Democratic state representatives in Minnesota began a sit-in in their house chamber on Thursday night after the Republican speaker failed to put a gun violence prevention bill up for a vote.
The Minnesota Star Tribune reported the sit-in began at about 9pm local time.
Samantha Sencer-Mura, a Democratic representative from Minneapolis, first announced the plan on Wednesday from the floor of the state’s house of representatives, giving speaker Lisa Demuth, a candidate for governor, 24 hours to give the bill a vote before the sit-in would start.
The Minnesota senate, controlled by Democrats, narrowly passed the gun violence prevention omnibus earlier this month. The house, where there is a 67-67 vote tie and a Republican speaker in charge, has so far not taken up the bill.
The push for new gun laws came after a school shooting at Annunciation Catholic church last August, where two students were killed and others injured during a school-wide mass. Minnesota also saw the killings of state lawmaker Melissa Hortman and her husband, and the shootings of state lawmaker John Hoffman and his wife, last summer.
The parents of Harper Moyski, a 10-year-old killed in the Annunciation shooting, and other Annunciation students and families have advocated for changes to state laws to prevent gun violence. Fletcher Merkel, 8, was also killed in the shooting.
The bill includes bans on semi-automatic military-style assault weapons and large-capacity magazines, regulations on safe storage of firearms, a ghost-gun ban, modifications for risk protection orders, and provisions for schools to implement threat reporting systems, among other new policies.
Sencer-Mura had set a deadline of 5pm on Thursday. A procedural motion to bring the bill to a vote failed just before 9pm.
The lawmakers participating in the sit-in intended to stay in the chamber overnight, Sencer-Mura said. The local Fox affiliate reported that about 20 Democratic lawmakers intended to participate.
“What is speaker Lisa Demuth so afraid of? The very fact that she’s breaking her promise to Annunciation families to not block the bill from coming to the floor, tells me that she’s afraid it will pass,” Sencer-Mura said in a statement. “She’s afraid that her members are hearing their constituents, and are going to choose to be on the right side of history.
“This is a serious action to fight for serious solutions. Minnesotans deserve to be safe.”
Demuth’s office was contacted for comment.
Also on Thursday, proponents for the gun violence prevention bill delivered a petition by Everytown with more than 7,000 signatures that calls for passing the bill. Students and gun violence survivors spent the day at the state capitol meeting with lawmakers to advocate for the bill’s passage.
Over the past week, advocates for the bill have held actions to call attention to the bill, including a role-play by medical professionals simulating the aftermath of a gunshot injury, a “sing-in” and a pray-in.
The governor, Tim Walz, a Democrat, has pushed for the gun control measures.

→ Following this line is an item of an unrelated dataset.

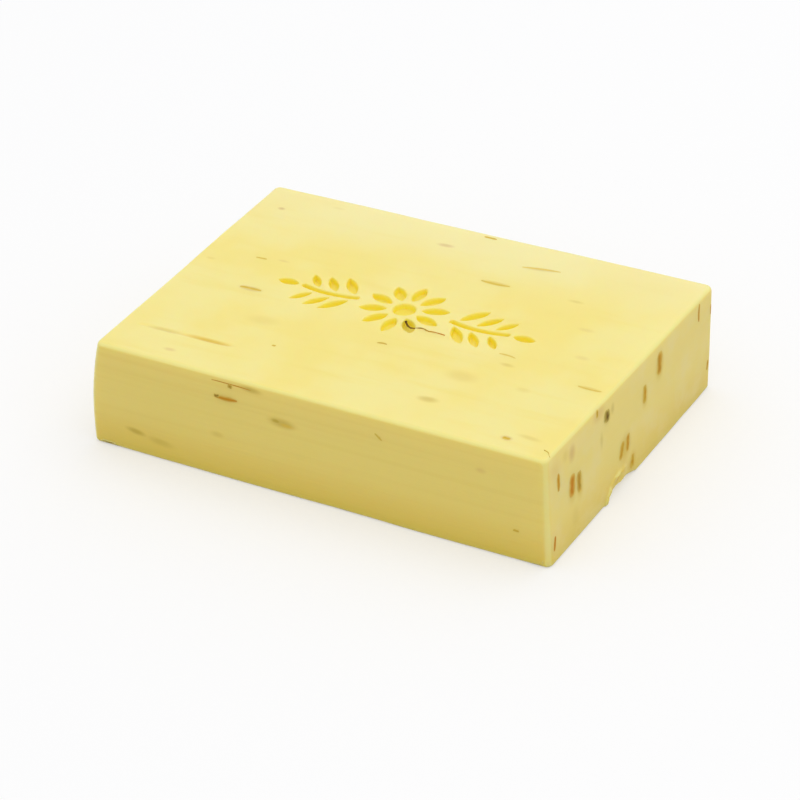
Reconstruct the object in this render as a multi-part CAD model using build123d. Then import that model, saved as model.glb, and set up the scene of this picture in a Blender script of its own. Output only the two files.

Demuth, whose four children were on the school campus during a 2003 school shooting in Cold Spring, Minnesota, has said gun bans are not the right response to the Annunciation shooting.
“When I saw the governor come out and immediately go to gun bans, I thought ... oh, this is not the answer,” Demuth told the Minnesota Star Tribune in April. “This is not going to bring these kids back and that’s all these families want.”
Mike Moyski and Jackie Flavin, the parents of Harper Moyski, have talked with Demuth and many other lawmakers as they have pushed for new gun violence prevention laws. They told the Star Tribune that they asked Demuth whether she would allow a bill that banned assault weapons and high-capacity magazines to be put to a vote on the house floor, and that she had told them she would.
Demuth has previously said the bill needed to pass through committees before it could come to the floor. She told a Democratic lawmaker who asked on Wednesday when it would be moving that it was “being reviewed and it will move through at the appropriate time”.
Minnesota’s legislature is in the final days of its legislative session, with adjournment scheduled for 18 May.
The Minnesota Gun Owners Caucus, a pro-gun lobby group, has opposed the bill. In a post on Twitter about the plan for a sit-in, the group said: “Apparently, constitutional rights are now subject to political performance art. No amount of floor theater changes the constitution.”
Erin Maye Quade, a state senator, held a 24-hour sit-in in 2018 when she was a state representative over a lack of action on gun control measures. It ultimately did not lead to new laws to control guns.